I go upstairs and wake my husband up. “She’s a mess,” I tell him. “Worse than my childhood.”

He is asleep. Then he pops up from his pillow and asks what could be worse than my own childhood. He sees we are in a different league with Kate. Then he says, “She’s lucky to have found you. You can help her.”

I take a Xanax to fall asleep.

The next morning Kate asks if I have something she can use to write down things so she won’t forget them.

I give her a notebook.

At breakfast I tell the boys. “Kate will be living at our house for a long time. She does not have a place to go.”

“She’s homeless?”

I look at Kate. She looks down at her forkful of eggs.

“Well. She has a home now. We are her home.”

We are driving. The boys ask questions. All day long.

Kate tells them she hates the word homeless because she never was homeless. “I always found a place to sleep,” she says. “But I always worry so much about being homeless so I hate hearing the word.”

We go to buy food Kate likes. And shampoo. My younger son takes her to H&M, his favorite store. He picks out a coat for her. She has never had a winter coat, but her instincts are good. The coat he wanted for her is made for a punk rocker look, someone who is probably about to be homeless. Kate picks conservative blue, button-down.
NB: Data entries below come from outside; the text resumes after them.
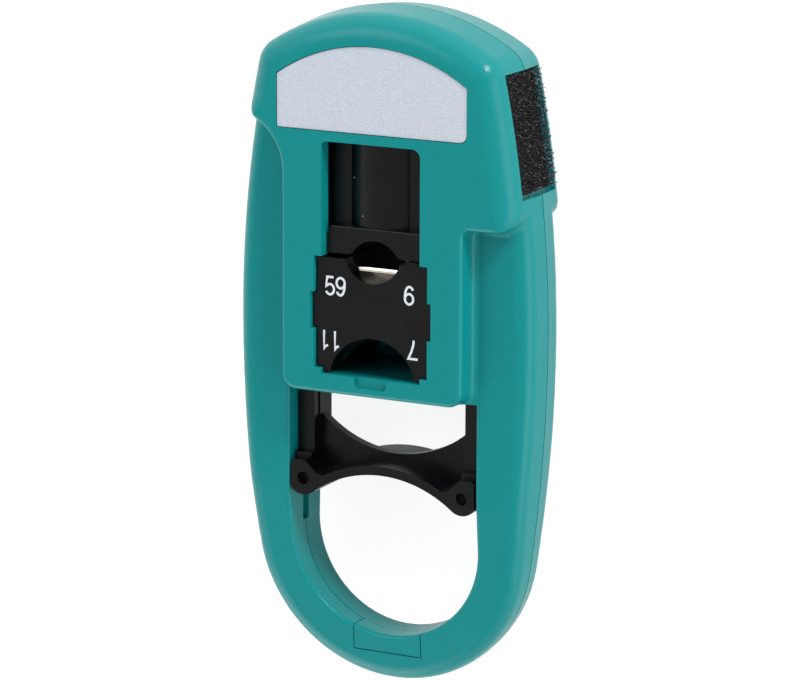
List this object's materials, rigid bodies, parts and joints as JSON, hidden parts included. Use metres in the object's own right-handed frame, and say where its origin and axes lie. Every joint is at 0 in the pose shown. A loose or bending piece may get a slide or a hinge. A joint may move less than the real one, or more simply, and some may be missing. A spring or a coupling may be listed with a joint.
{
  "type": "coaxial cable stripper",
  "caption": "Hand-held rotary coaxial cable stripper: domed housing with a finger loop, spring-loaded thumb plunger and a reversible blade cassette.",
  "frame": {"origin": "under the middle of the tool, on the plane that its back rests on, halfway along its length and its width", "axes": "+Y along the tool, from the finger loop to the domed head; +Z out of the front face, which carries the label; +X to the side with the hook pad"},
  "size_m": [0.0648, 0.1349, 0.024],
  "materials": {
    "teal_plastic": "fine moulded grain, satin",
    "black_plastic": "smooth moulded, half gloss",
    "label_film": "fine silver speckle",
    "hook_fabric": "moulded hooks",
    "blade_steel": "ground",
    "screw_steel": "plated",
    "spring_steel": "drawn wire"
  },
  "bodies": {
    "housing": {"front_shell": "teal_plastic", "back_shell": "teal_plastic", "label_plate": "label_film", "hook_pad": "hook_fabric", "shell_screw_1": "screw_steel", "shell_screw_2": "screw_steel", "shell_screw_3": "screw_steel", "shell_screw_4": "screw_steel", "return_spring": "spring_steel"},
    "plunger": {"plunger_front": "black_plastic", "plunger_back": "black_plastic", "jaw_barrel": "black_plastic", "saddle_screw_left": "screw_steel", "saddle_screw_right": "screw_steel"},
    "cassette": {"cassette_cover": "black_plastic", "cassette_spacer": "black_plastic", "cassette_base": "black_plastic", "front_blade": "blade_steel", "back_blade": "blade_steel", "cassette_screw_left": "screw_steel", "cassette_screw_right": "screw_steel"}
  },
  "joints": [
    {"name": "plunger_slide", "type": "slide", "parent": "housing", "child": "plunger", "axis": [0, 1, 0], "range_m": [0, 0.0072], "stiffness_N_per_m": 900, "springref_m": -0.012, "deforming": ["return_spring"]},
    {"name": "cassette_slide", "type": "slide", "parent": "housing", "child": "cassette", "axis": [0, 0, 1], "range_m": [0, 0.026]}
  ]
}
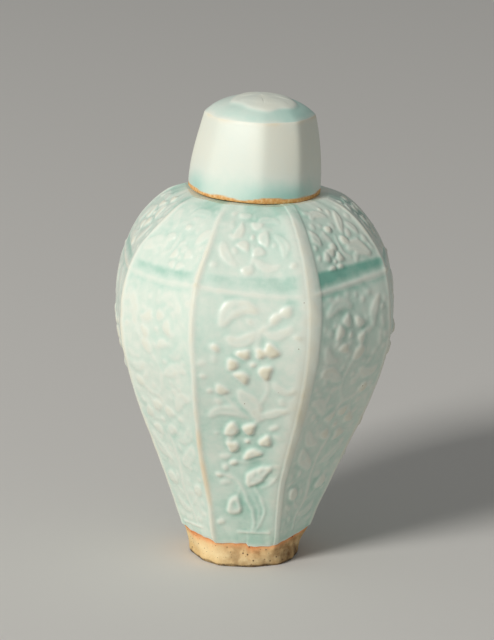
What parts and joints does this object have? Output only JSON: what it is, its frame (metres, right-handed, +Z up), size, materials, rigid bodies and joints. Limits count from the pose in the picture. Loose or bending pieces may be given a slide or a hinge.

She is a magnet to my boys. They go where she goes. They don’t want to miss anything.

I cook dinner while my husband finds boots for her to wear so she can help find a lost calf. Kate has a sixth sense for where to look and she finds him in record time.

We all sit down to dinner and my son says, “Kate, what do you want to be when you grow up?”

And Kate says, “I want to be my own person.”

I look over at her and I want to hug her but I’m scared I will scare her. Has anyone ever hugged her? I don’t want her to run.

There are many things about career coaching that I don’t like. I miss calls, my kids overhear too much, and most people don’t have career problems, they just wish they did because career problems are so much easier than life problems. But I actually love career coaching. I love finding out the problem, and I love helping people solve their problems, and I am so happy to be able to help Kate.